The Green Party’s Leader Natalie Bennett spoke out after research discovered herbicide use increased 11 per cent from 1996-2011 – despite claims from Monsanto that its Roundup plants and weed control products would ‘decrease the overall use of herbicides’.
Ms Bennett said: ‘We have been here before and the response we must make remains the same. We have been far too quick to jump into a huge worldwide experiment, without understanding what will happen. We are now gaining some understanding of what these products can and can’t deliver. But that understanding should be gained in a laboratory, not in fields across the world where food is produced. We must take a step back and allow some tests to show what we’re actually putting into the ground.’

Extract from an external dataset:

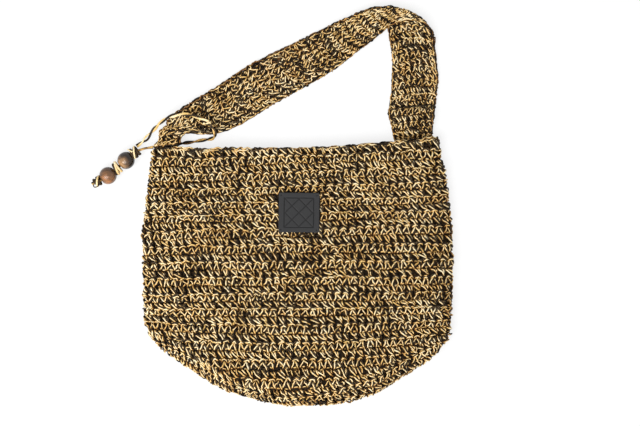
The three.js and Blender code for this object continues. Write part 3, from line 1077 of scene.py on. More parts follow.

Monsanto argued that its Roundup herbicide was more efficient than any other on the market – so efficient that it also developed a series of Roundup Ready crops, including corn, soy and cotton, to withstand it.
The firm hoped the new herbicide would be so effective that far less of it could be used, far more often, than other, non-GM herbicides.
But in a study published in Environmental Sciences Europe, Charles Benbrook of Washington State University’s Centre for Sustaining Agriculture and Natural Resources reported evidence to the contrary.
His study found that although herbicide use decreased by two per cent from 1996-98, it then increased to 11 per cent higher than it had been before Roundup had been developed.
This is because non-crop plants quickly became immune to Roundup herbicide, so farmers had to turn to increasing levels of other herbicides to ‘clear’ them.
Ms Bennett said: ‘This seems to suggest we missed an important opportunity before planting these crops and relying on the promises of the people who manufactured them, to study the impacts of GM food. Herbicides are very dangerous, capable of poisoning animals and water supplies as well as plants, and their use should be reducing, rather than increasing as they have done with Roundup.
‘It seems clear we have to move away from large-scale industrial agriculture and back to small-scale family farms that work with and respect the natural environment.’